* _Exercise brief_: Only the lines from the one containing "Keep writing the OpenSCAD" through the one containing "BACKDROP = (0.95, 0.95, 0.95, 1)" are to be copied, exactly and with both ends kept.

* _Extracted records_:
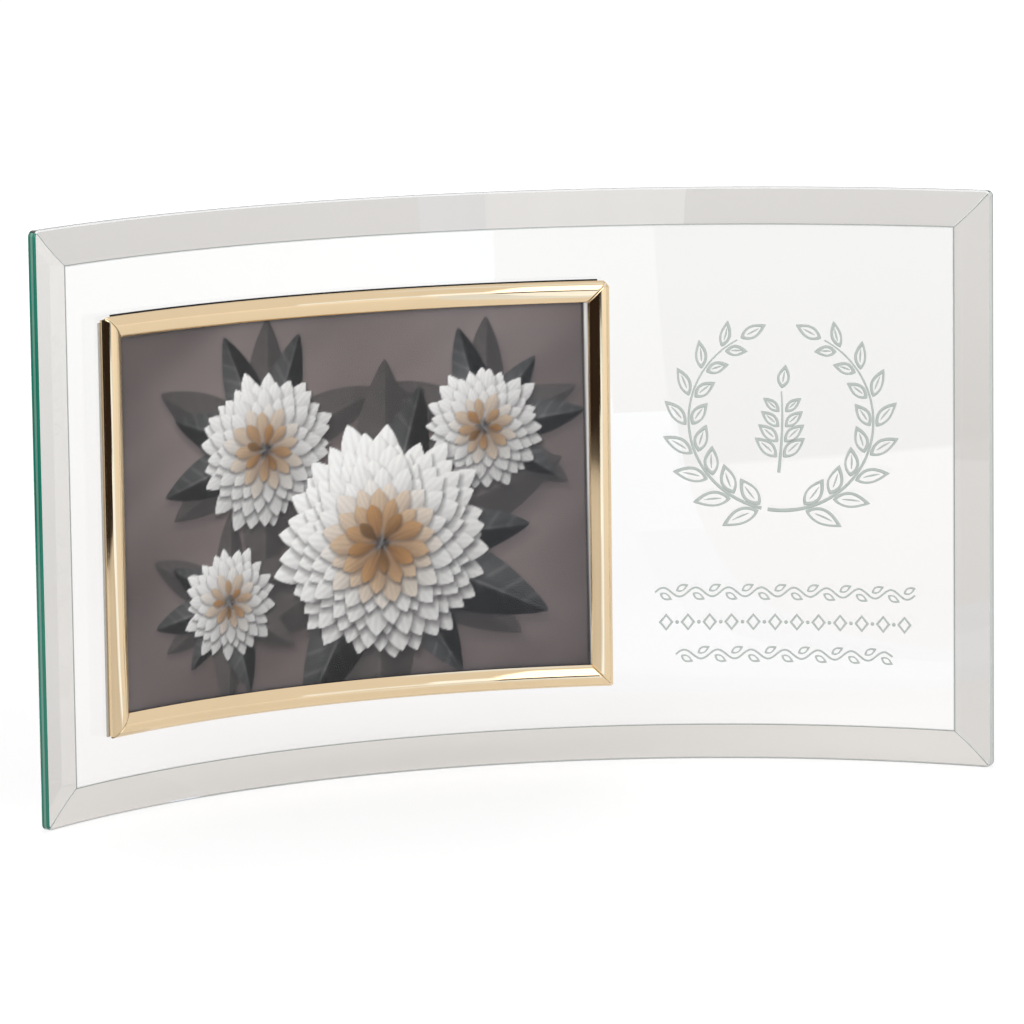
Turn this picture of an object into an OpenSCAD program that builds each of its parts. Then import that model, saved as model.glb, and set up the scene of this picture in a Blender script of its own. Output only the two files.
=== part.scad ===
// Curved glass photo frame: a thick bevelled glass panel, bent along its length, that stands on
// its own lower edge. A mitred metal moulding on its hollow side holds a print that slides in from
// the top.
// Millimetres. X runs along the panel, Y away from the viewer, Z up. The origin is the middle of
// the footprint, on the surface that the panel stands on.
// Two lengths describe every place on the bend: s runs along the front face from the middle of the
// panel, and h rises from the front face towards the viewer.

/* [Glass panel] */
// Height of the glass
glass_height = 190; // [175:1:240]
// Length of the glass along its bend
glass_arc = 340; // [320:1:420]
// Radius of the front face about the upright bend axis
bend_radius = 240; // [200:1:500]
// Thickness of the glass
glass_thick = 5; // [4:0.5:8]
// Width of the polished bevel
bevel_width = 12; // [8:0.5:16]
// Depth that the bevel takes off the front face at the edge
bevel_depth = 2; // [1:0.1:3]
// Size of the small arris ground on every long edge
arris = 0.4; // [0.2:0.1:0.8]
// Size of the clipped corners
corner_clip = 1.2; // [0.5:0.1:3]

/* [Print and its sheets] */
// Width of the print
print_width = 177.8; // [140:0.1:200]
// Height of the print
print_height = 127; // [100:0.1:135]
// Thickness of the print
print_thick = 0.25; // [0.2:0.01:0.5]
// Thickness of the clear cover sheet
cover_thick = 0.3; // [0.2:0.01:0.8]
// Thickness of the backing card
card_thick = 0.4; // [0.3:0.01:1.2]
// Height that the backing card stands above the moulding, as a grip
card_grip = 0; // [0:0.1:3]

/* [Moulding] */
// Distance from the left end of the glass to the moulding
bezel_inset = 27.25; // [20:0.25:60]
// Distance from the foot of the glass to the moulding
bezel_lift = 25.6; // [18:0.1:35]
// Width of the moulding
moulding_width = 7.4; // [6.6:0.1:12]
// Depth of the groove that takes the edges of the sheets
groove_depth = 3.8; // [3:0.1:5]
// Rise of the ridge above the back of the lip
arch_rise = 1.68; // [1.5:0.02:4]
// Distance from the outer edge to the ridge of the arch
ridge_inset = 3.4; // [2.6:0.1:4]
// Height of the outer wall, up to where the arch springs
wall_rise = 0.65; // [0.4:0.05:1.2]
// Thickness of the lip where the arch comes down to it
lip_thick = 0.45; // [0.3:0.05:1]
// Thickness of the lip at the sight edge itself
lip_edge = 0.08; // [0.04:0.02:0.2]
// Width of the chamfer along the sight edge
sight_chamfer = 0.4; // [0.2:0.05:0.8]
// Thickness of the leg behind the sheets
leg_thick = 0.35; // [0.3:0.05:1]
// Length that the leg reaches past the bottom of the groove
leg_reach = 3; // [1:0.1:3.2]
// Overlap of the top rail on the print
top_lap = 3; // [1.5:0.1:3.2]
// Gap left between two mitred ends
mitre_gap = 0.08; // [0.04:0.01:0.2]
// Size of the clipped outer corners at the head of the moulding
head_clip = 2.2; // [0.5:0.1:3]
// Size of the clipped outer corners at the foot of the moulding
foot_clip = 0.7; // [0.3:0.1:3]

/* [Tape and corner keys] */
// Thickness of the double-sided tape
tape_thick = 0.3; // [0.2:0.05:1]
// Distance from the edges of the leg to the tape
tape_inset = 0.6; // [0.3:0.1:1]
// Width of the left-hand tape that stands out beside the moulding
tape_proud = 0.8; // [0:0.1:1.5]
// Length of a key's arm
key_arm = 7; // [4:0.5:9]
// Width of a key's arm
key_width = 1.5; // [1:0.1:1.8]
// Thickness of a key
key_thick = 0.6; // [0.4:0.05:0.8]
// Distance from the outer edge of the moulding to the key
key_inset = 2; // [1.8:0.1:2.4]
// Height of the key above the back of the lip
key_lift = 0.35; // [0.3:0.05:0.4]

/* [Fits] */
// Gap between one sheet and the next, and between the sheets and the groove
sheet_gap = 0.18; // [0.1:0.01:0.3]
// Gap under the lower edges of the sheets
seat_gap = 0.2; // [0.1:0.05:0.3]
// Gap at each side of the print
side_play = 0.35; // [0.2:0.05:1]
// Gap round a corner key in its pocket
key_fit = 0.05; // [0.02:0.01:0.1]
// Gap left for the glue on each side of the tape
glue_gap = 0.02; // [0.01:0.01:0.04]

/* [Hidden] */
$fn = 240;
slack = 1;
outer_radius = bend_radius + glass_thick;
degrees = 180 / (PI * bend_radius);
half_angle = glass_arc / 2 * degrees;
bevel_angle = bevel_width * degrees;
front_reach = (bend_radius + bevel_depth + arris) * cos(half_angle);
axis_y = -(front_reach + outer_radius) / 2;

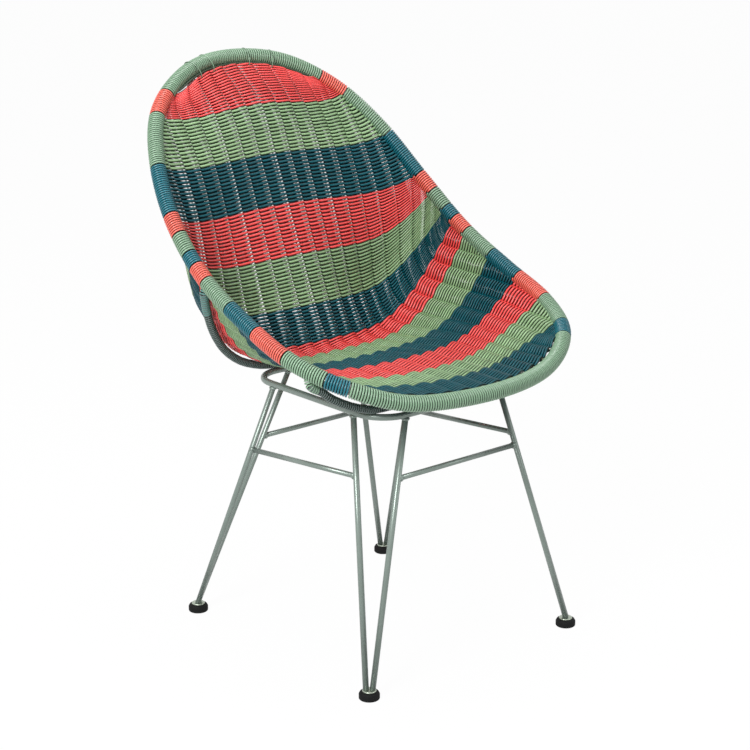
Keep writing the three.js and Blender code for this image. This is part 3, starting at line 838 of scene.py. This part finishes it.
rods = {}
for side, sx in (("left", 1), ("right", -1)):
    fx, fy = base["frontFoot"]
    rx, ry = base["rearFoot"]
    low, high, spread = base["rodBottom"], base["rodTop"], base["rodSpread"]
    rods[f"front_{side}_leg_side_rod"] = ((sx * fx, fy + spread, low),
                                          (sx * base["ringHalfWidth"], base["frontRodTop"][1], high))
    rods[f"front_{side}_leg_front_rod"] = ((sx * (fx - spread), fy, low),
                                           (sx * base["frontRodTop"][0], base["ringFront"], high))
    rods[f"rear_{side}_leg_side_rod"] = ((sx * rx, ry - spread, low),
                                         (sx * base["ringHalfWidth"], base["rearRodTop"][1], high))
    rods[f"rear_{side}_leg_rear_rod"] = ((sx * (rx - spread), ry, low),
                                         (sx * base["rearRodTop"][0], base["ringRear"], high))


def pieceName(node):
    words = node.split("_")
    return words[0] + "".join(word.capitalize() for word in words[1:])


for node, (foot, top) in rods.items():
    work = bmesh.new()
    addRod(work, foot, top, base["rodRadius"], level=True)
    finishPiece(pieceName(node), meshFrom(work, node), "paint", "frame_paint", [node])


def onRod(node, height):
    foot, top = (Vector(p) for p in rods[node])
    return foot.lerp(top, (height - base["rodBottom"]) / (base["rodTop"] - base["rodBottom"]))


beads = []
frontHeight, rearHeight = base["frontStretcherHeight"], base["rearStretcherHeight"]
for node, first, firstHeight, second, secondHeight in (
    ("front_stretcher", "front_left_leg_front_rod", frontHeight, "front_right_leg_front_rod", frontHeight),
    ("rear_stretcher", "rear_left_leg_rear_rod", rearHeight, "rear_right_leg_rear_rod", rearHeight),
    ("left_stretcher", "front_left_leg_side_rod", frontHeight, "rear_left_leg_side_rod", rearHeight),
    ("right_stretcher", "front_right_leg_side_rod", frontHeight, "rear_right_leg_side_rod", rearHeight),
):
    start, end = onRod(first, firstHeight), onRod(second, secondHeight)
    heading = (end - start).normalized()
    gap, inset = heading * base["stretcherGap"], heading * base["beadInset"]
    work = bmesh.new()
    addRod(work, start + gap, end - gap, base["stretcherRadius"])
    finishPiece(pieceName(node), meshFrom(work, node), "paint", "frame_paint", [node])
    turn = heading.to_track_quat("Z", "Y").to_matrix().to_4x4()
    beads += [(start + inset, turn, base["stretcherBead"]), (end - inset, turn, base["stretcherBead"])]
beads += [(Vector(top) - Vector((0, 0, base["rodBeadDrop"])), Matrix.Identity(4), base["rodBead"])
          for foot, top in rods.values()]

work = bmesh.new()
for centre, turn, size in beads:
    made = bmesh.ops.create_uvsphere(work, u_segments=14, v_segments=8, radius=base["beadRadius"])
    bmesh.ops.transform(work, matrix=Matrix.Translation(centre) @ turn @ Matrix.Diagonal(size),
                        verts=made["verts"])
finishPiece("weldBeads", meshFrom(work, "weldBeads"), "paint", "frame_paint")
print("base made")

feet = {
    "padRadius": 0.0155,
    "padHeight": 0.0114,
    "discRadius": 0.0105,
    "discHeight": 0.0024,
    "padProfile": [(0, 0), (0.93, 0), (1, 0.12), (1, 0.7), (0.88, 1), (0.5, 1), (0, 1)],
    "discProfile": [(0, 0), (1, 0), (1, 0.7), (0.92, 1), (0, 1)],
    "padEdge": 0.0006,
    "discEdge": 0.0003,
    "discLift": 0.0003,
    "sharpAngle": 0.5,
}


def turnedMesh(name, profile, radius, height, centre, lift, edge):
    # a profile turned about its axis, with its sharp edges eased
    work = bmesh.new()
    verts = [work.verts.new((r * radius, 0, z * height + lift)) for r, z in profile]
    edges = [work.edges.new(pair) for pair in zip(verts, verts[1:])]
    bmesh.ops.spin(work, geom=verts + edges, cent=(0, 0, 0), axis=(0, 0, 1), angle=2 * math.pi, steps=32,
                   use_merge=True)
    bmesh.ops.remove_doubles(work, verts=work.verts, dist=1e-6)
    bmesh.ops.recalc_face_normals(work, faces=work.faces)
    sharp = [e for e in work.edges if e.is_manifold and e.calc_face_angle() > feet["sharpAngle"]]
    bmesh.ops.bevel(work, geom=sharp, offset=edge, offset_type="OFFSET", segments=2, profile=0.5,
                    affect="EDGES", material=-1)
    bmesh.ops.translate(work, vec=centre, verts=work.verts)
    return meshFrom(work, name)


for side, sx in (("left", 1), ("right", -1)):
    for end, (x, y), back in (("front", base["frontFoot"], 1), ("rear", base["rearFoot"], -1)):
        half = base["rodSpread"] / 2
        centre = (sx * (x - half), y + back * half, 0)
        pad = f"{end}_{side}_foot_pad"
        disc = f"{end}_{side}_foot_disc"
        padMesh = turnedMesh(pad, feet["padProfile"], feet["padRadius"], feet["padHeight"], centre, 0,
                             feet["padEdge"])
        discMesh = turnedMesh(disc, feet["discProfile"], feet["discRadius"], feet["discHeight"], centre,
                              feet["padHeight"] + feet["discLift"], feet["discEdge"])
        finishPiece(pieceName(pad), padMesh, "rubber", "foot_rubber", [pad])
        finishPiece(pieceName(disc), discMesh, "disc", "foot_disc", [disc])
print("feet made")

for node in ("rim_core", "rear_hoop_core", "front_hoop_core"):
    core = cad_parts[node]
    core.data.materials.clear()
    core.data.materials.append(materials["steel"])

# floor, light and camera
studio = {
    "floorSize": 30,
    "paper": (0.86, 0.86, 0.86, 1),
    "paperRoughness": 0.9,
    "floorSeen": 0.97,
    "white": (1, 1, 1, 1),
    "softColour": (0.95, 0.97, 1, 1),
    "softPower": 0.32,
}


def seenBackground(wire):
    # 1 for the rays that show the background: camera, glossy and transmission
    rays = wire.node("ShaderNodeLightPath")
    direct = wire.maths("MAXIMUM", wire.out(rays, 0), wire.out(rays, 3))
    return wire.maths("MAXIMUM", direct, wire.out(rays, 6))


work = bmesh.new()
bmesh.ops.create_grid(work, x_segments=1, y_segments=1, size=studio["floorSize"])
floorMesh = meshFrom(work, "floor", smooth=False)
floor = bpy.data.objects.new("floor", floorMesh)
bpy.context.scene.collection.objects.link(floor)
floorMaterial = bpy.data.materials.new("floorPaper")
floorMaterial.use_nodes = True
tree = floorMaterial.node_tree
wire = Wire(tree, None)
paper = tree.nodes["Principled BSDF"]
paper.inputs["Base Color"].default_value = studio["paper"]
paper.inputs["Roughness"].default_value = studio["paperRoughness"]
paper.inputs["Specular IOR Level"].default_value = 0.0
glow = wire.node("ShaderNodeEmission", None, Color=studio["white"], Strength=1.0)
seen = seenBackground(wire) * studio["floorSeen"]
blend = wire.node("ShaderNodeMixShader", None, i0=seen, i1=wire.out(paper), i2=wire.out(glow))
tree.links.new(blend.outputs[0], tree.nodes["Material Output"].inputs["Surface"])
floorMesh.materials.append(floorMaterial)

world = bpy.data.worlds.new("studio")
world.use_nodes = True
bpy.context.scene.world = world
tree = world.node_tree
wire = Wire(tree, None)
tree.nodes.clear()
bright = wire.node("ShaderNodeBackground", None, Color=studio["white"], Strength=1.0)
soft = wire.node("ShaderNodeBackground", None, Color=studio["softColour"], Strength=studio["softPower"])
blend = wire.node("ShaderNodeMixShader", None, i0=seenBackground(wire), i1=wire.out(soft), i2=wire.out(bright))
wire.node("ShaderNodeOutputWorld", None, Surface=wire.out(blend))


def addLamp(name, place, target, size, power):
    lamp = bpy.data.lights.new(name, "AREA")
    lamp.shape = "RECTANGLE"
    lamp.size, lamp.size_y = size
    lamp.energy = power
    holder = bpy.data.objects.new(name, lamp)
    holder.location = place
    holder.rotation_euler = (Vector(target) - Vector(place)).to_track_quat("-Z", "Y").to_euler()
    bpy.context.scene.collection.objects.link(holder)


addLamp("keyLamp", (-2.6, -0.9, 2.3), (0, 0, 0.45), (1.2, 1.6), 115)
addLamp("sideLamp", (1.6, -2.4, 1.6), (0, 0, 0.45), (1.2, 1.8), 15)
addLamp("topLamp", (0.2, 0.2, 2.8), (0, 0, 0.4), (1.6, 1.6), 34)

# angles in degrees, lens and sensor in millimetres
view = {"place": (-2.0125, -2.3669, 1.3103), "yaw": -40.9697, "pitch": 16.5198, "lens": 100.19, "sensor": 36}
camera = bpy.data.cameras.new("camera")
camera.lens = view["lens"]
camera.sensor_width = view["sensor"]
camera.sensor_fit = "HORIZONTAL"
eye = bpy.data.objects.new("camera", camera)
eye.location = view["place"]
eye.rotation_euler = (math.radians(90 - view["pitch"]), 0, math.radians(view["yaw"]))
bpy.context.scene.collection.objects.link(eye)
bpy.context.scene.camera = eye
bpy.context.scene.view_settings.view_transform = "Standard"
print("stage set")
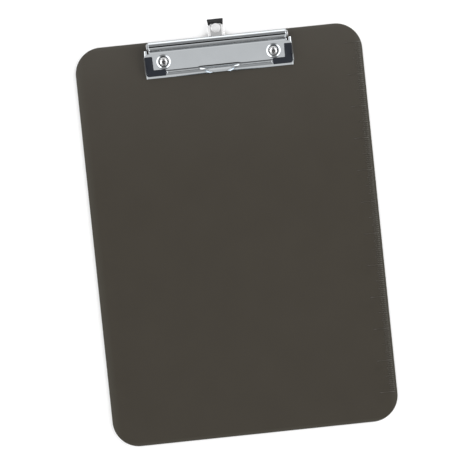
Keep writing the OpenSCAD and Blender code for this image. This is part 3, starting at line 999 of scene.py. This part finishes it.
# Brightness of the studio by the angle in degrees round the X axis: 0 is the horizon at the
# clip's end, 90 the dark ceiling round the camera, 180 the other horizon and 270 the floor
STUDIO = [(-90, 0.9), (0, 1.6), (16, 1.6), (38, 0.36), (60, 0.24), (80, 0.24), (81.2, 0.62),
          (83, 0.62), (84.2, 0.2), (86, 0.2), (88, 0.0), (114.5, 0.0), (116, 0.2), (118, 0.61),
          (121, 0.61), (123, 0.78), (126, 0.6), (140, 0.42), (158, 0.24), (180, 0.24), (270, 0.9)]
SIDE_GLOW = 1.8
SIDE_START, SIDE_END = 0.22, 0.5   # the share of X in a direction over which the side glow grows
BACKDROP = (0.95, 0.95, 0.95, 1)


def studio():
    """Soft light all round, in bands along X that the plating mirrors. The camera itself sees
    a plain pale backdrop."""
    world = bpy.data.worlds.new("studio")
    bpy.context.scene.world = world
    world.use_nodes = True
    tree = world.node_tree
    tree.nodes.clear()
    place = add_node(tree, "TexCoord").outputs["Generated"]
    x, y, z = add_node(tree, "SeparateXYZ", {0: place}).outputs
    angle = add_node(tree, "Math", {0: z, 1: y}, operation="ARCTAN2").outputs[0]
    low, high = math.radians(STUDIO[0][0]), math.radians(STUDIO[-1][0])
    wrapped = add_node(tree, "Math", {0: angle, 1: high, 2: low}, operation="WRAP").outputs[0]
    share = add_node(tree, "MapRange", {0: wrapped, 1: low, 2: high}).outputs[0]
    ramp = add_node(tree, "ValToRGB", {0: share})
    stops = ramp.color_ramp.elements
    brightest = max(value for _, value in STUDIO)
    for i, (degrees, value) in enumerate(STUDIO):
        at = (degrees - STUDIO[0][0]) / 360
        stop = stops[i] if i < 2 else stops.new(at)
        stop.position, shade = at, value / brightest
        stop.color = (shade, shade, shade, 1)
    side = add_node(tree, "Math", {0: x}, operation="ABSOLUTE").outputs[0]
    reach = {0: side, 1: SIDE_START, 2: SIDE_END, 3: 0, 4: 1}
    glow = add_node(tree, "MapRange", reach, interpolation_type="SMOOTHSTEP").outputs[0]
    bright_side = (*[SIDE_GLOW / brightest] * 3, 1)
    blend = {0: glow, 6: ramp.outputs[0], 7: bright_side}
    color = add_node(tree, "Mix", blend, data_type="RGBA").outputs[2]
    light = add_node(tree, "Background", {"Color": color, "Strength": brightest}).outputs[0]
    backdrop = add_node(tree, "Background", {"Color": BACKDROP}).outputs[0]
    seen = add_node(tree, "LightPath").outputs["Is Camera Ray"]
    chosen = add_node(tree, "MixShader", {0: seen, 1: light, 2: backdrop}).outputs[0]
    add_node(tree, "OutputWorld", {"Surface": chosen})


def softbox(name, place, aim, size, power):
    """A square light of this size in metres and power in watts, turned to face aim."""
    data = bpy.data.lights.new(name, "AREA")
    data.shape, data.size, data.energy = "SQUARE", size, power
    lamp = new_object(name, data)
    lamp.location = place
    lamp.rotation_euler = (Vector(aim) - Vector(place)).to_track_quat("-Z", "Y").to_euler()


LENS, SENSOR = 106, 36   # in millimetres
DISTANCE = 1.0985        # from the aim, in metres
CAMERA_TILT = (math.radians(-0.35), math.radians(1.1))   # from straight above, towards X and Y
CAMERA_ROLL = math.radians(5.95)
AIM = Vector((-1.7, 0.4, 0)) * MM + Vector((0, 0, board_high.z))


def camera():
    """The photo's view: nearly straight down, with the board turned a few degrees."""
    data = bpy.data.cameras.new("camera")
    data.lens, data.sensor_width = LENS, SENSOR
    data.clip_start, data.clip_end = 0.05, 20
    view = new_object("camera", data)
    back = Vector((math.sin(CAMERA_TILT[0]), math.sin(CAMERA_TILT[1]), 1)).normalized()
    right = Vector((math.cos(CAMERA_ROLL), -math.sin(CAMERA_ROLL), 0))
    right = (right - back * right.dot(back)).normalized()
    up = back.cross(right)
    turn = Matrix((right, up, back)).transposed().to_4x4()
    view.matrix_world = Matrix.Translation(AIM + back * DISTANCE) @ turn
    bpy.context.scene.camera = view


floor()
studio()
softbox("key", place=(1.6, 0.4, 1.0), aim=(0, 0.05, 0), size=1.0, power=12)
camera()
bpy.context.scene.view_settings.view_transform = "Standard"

* _Output_:
Keep writing the OpenSCAD and Blender code for this image. This is part 3, starting at line 999 of scene.py. This part finishes it.
# Brightness of the studio by the angle in degrees round the X axis: 0 is the horizon at the
# clip's end, 90 the dark ceiling round the camera, 180 the other horizon and 270 the floor
STUDIO = [(-90, 0.9), (0, 1.6), (16, 1.6), (38, 0.36), (60, 0.24), (80, 0.24), (81.2, 0.62),
          (83, 0.62), (84.2, 0.2), (86, 0.2), (88, 0.0), (114.5, 0.0), (116, 0.2), (118, 0.61),
          (121, 0.61), (123, 0.78), (126, 0.6), (140, 0.42), (158, 0.24), (180, 0.24), (270, 0.9)]
SIDE_GLOW = 1.8
SIDE_START, SIDE_END = 0.22, 0.5   # the share of X in a direction over which the side glow grows
BACKDROP = (0.95, 0.95, 0.95, 1)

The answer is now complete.